Just solve f(x) = P(x) - x using your favorite numerical method. For example, you could iterate
x_{n + 1} = x_n - P(x_n) / (P'(x_n) - 1).
You won't find closed-form formula in general because there aren't any closed-form formula for quintic and higher polynomials. Thus, for quintic and higher degree you have to use a numerical method of some sort.
Since you want the least fixed point, you can't get away without finding all real roots of P(x) - x and selecting the smallest.
Finding all the roots of a polynomial is a tricky subject. If you have a black box routine, then by all means use it. Otherwise, consider the following trick:
Form M the companion matrix of P(x) - x
Find all eigenvalues of M
but this requires you have access to a routine for finding eigenvalues (which is another tricky problem, but there are plenty of good libraries).

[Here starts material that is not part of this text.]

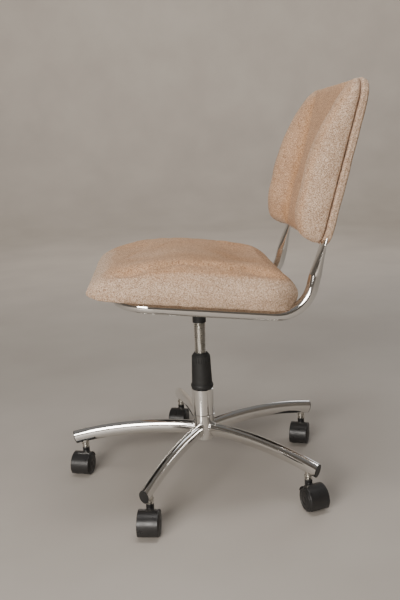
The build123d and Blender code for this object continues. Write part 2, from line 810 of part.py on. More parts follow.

Otherwise, you can implement the Jenkins-Traub algorithm, which is a highly non trivial piece of code.
I don't really recommend finding a zero (with eg. Newton's method) and deflating until you reach degree one: it is very unstable if not done properly, and you'll lose a lot of accuracy (and it is very difficult to tackle multiple roots with it). The proper way do do it is in fact the above-mentioned Jenkins-Traub algorithm.
This problem is trying to find the "least" (here I'm not sure if you mean in magnitude or actually the smallest, which could be the most negative) root of a polynomial. There is no closed form solution for polynomials of large degree, but there are myriad numerical approaches to finding roots.
As is often the case, Wikipedia is a good place to begin your search.
If you want to find the smallest root, then you can use the rule of signs to pin down the interval where it exists and then use some numerical method to find roots in that interval.